### What to produce
Would you copy out the whole listing exactly as given?

## BEGIN

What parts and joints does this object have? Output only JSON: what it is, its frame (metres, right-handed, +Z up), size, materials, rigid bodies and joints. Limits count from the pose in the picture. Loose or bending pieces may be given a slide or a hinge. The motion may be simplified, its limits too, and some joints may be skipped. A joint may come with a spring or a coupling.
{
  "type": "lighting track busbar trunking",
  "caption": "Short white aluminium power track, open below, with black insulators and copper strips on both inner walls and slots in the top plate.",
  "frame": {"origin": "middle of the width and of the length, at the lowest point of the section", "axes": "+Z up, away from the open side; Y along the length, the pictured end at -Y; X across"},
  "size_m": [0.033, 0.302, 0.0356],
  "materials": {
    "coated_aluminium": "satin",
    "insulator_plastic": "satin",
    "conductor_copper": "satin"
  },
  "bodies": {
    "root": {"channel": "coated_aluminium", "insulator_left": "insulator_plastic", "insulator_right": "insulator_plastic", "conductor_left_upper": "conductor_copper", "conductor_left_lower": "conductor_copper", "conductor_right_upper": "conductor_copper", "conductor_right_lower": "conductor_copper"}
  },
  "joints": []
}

## END

### Written answer
What parts and joints does this object have? Output only JSON: what it is, its frame (metres, right-handed, +Z up), size, materials, rigid bodies and joints. Limits count from the pose in the picture. Loose or bending pieces may be given a slide or a hinge. The motion may be simplified, its limits too, and some joints may be skipped. A joint may come with a spring or a coupling.
{
  "type": "lighting track busbar trunking",
  "caption": "Short white aluminium power track, open below, with black insulators and copper strips on both inner walls and slots in the top plate.",
  "frame": {"origin": "middle of the width and of the length, at the lowest point of the section", "axes": "+Z up, away from the open side; Y along the length, the pictured end at -Y; X across"},
  "size_m": [0.033, 0.302, 0.0356],
  "materials": {
    "coated_aluminium": "satin",
    "insulator_plastic": "satin",
    "conductor_copper": "satin"
  },
  "bodies": {
    "root": {"channel": "coated_aluminium", "insulator_left": "insulator_plastic", "insulator_right": "insulator_plastic", "conductor_left_upper": "conductor_copper", "conductor_left_lower": "conductor_copper", "conductor_right_upper": "conductor_copper", "conductor_right_lower": "conductor_copper"}
  },
  "joints": []
}